It may seem a strange question in the digital age, but do organisations need an IT strategy anymore? At a time when technology is playing such a key role in the transformation of every industry, disrupting established markets, driving innovation in products and services, and enabling completely new ways of working, surely having an IT strategy is more important than ever?
The traditional approach to developing IT strategy is to wait for the business strategy to be defined and to then work out where IT can be used to support or enable the initiatives required to execute that business strategy. It is very much a sequential process that reflected technology’s role as an enabler, and the IT department’s role as a support function. It also explains why so many organisations do not include their CIO in the high level discussions about the overall direction and goals of the business.
The fact that IT has its own strategy contributes to the feeling of separation that often exists between IT departments and the rest of the business. IT is viewed (and often presents itself) as a special case. This is reinforced through the existence of IT steering groups – a special body that oversees the execution of the IT strategy, reviews and approves IT investments, and sets overall priorities for IT. No other function has or needs its own steering group.

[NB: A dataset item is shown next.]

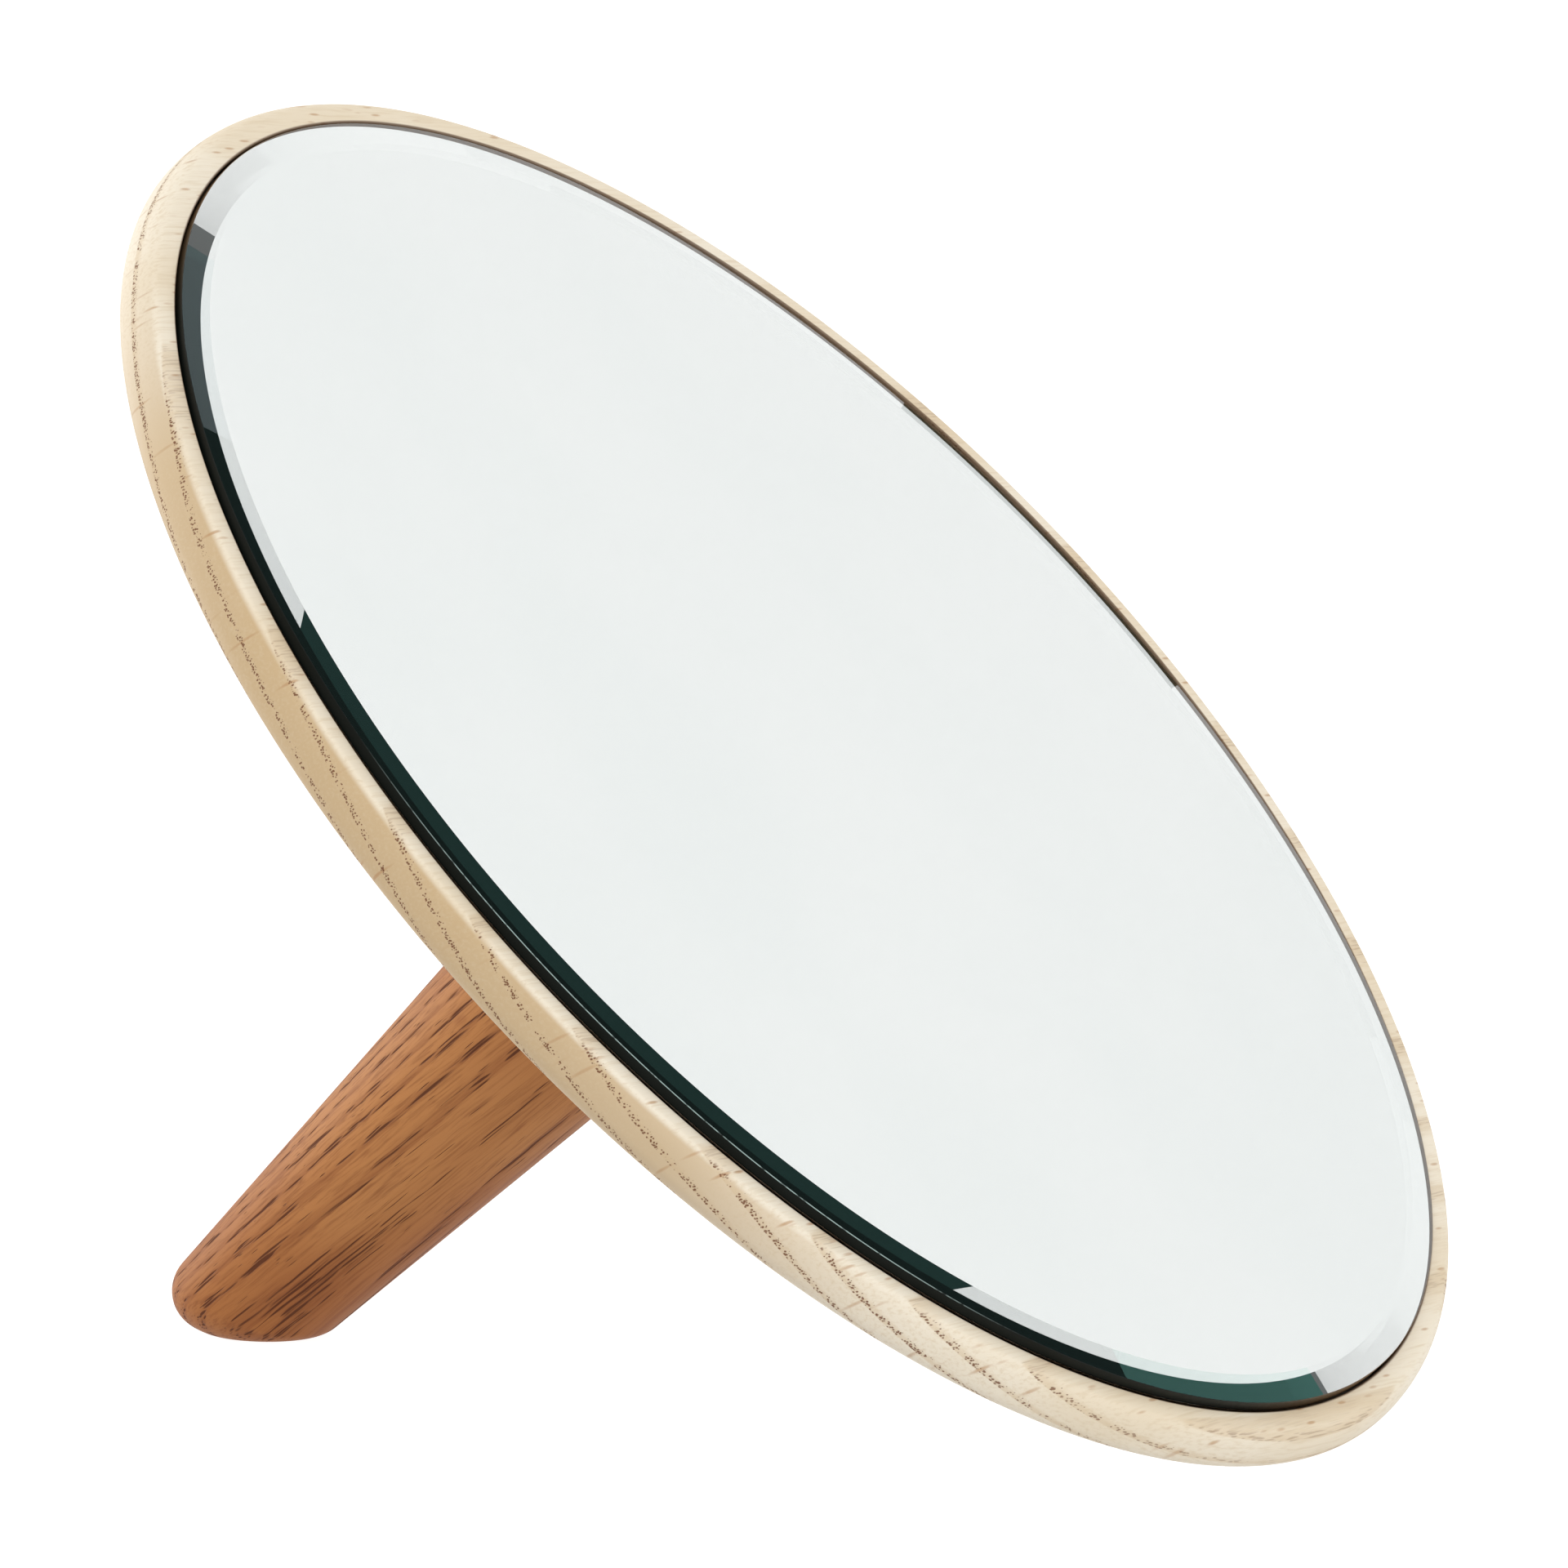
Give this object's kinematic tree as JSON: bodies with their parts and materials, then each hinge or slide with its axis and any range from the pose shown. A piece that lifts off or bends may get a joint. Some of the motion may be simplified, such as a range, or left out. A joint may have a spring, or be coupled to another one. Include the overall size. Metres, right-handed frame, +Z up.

It has to be said, however, that the need for an IT steering group is not always driven solely by IT or the fact that there is a separate IT strategy. CEOs and other members of the C-suite often prefer to keep IT at arms length – as something that they do not need to understand or get involved with. So the IT steering group is sometimes used to avoid having to discuss IT investments and priorities during board meetings. Instead one (unlucky?) member of the senior team, often the CFO, is given the task of chairing the IT steering group and therefore keeping control of what IT is doing without the rest of the board needing to get involved. This arms length approach to IT has no doubt been a factor in many failed business projects for which IT is often blamed (see CIO: could you be the next Linwood?).
But businesses now operate in a digital world. Digital business models are only possible because of technology. It is no longer a case of defining the business model first and then working out what technology is required to enable that model. It is about using technology to create a new business model. And the same applies to an organisation’s strategy in the digital world.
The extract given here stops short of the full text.